Here is how the program works.  Each state has a firm budget which serves as a state specific  cap on emissions.  At the end of the trading year, U.S. EPA will review emissions information from each state and see if any exceeded their caps.  If a state is below the cap, nothing happens.  If the state is above, EPA will embark on a more extensive review to determine which companies within the state were responsible for exceeding the cap. 

Companies responsible for exceeding the state cap by failing to actually reduce emissions significantly enough, will be required to turn in extra allowances based upon their pro rata share of the amount the State's cap was exceeded.  Perhaps an oversimplified example would help:

 Assuming the state of Ohio has only three utilities companies operating in the State.  Hypothetically, it has a State budget under the Transport Rule of 90 tons.  In 2014, actual emissions in the State (120 tons) exceed its  budget by 30 tons. 

The slide shows that two companies will be required to surrender extra allowances equivalent to the amount the Ohio exceeded its budget.

Certainly this is far more complicated than the original CAIR rule struck down by the Courts.  Let's hope the Transport Rule can withstand legal challenges.
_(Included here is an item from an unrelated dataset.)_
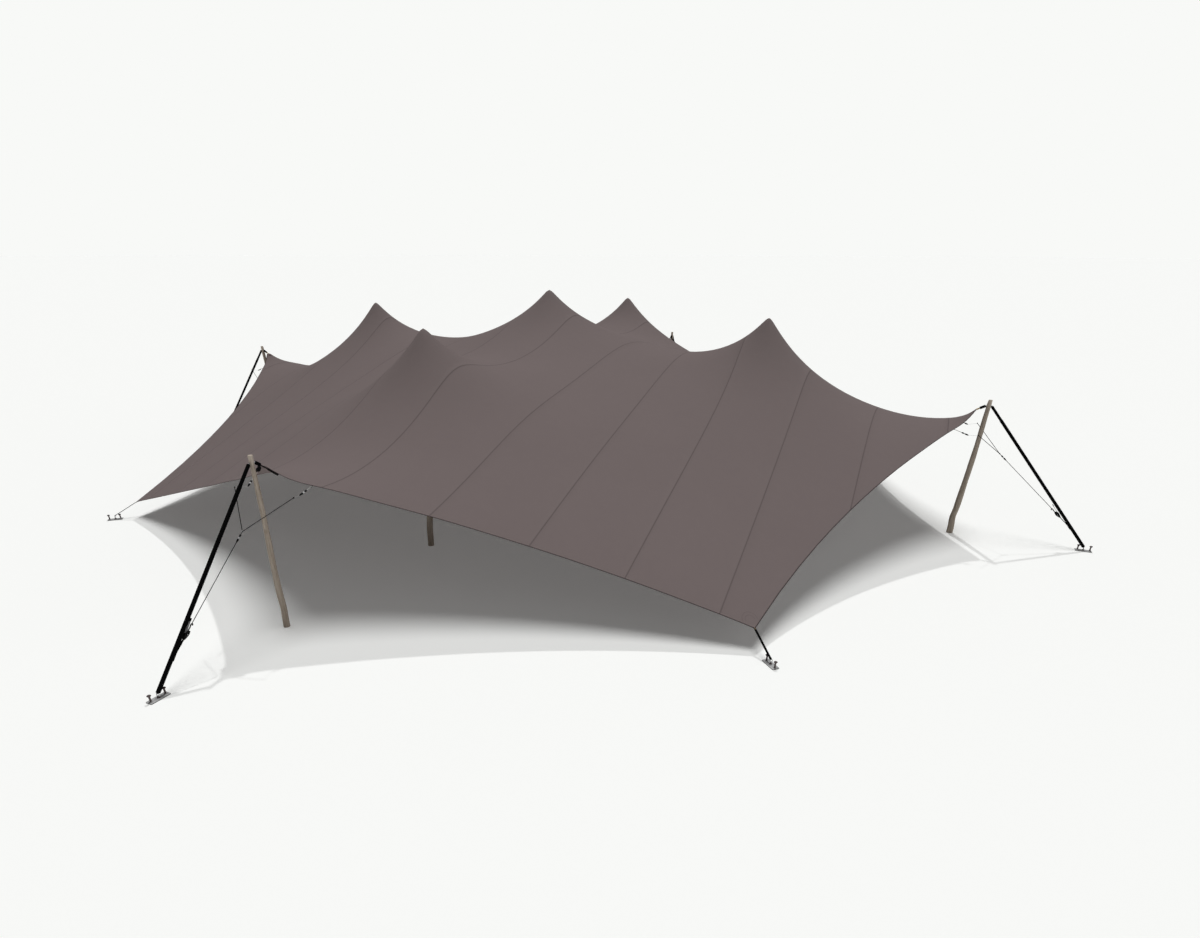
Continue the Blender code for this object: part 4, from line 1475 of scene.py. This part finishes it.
def flatten_ends(item, low, high):
    """Saw both ends level."""
    select_only(item)
    for height, direction in ((low, 1.0), (high, -1.0)):
        bpy.ops.object.mode_set(mode="EDIT")
        bpy.ops.mesh.select_all(action="SELECT")
        bpy.ops.mesh.bisect(
            plane_co=(0.0, 0.0, height + SAW_DEPTH * direction), plane_no=(0.0, 0.0, direction),
            use_fill=True, clear_inner=True)
        bpy.ops.object.mode_set(mode="OBJECT")


def cap_profile(x, y, top, settings):
    """The dome of a king pole's cap, which follows the cloth that lies on it."""
    profile = [
        (KING_RADIUS + KING_CAP_PROUD, top - KING_CAP_LENGTH),
        (KING_CAP_RADIUS, top - KING_CAP_LENGTH + KING_CAP_LIP),
    ]
    for radius in (KING_CAP_RADIUS, *KING_CAP_RINGS):
        cloth = min(CANOPY.on(x + radius * math.cos(turn), y + radius * math.sin(turn))
                    for turn in np.linspace(0.0, math.tau, 16, endpoint=False))
        profile.append((radius, cloth - settings.thickness - CAP_BELOW_CLOTH))
    return profile


class TENT_OT_side_poles(bpy.types.Operator):
    """Four leaning poles of peeled timber"""

    bl_idname = "tent.side_poles"
    bl_label = "Side poles"

    def execute(self, context):
        settings = context.scene.tent_timber
        for index, side in enumerate(SIDES):
            girth = GIRTHS[side.label]
            profile = (
                (SIDE_FOOT_RADIUS * girth, 0.0),
                (SIDE_NECK_RADIUS * girth, SIDE_HEIGHT - SIDE_NECK_BELOW_TOP),
                (SIDE_NECK_RADIUS * girth, SIDE_HEIGHT - SIDE_FLARE_BELOW_TOP),
                (SIDE_HEAD_RADIUS, SIDE_HEIGHT - SIDE_HEAD_BELOW_TOP),
                (SIDE_RIM_RADIUS, SIDE_HEIGHT))
            pole = round_pole("timber_side_" + side.label, side.foot, side.head, profile,
                              settings, SIDE_PHASE + index * SIDE_PHASE_STEP,
                              KINK_SHARES[side.label], HEAD_BAND_LENGTH)
            finish_piece(pole, ["side_pole_" + side.label])
        return {"FINISHED"}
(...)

Otherwise, States will face a complex mess in trying to meet federal air quality standards.  Also, utilities will face tremendous uncertainty preventing them from making long term choices.

Has EPA left a window open for environmental groups who may not like the Transport Rule to successfully challenge the rule?  In essence, EPA is penalizing companies who caused the state to exceed its budget (which represents it significant contribution to downwind states). 

Will the courts deem this adequate to meeting the Clean Air Act obligation to eliminate actual significant contribution?  Or will the courts still maintain the view that the utilities will be able to meet their obligations through purchasing allowances and not by actual reductions?  In other words, what is the assurance each state's significant contribution will be actually eliminated?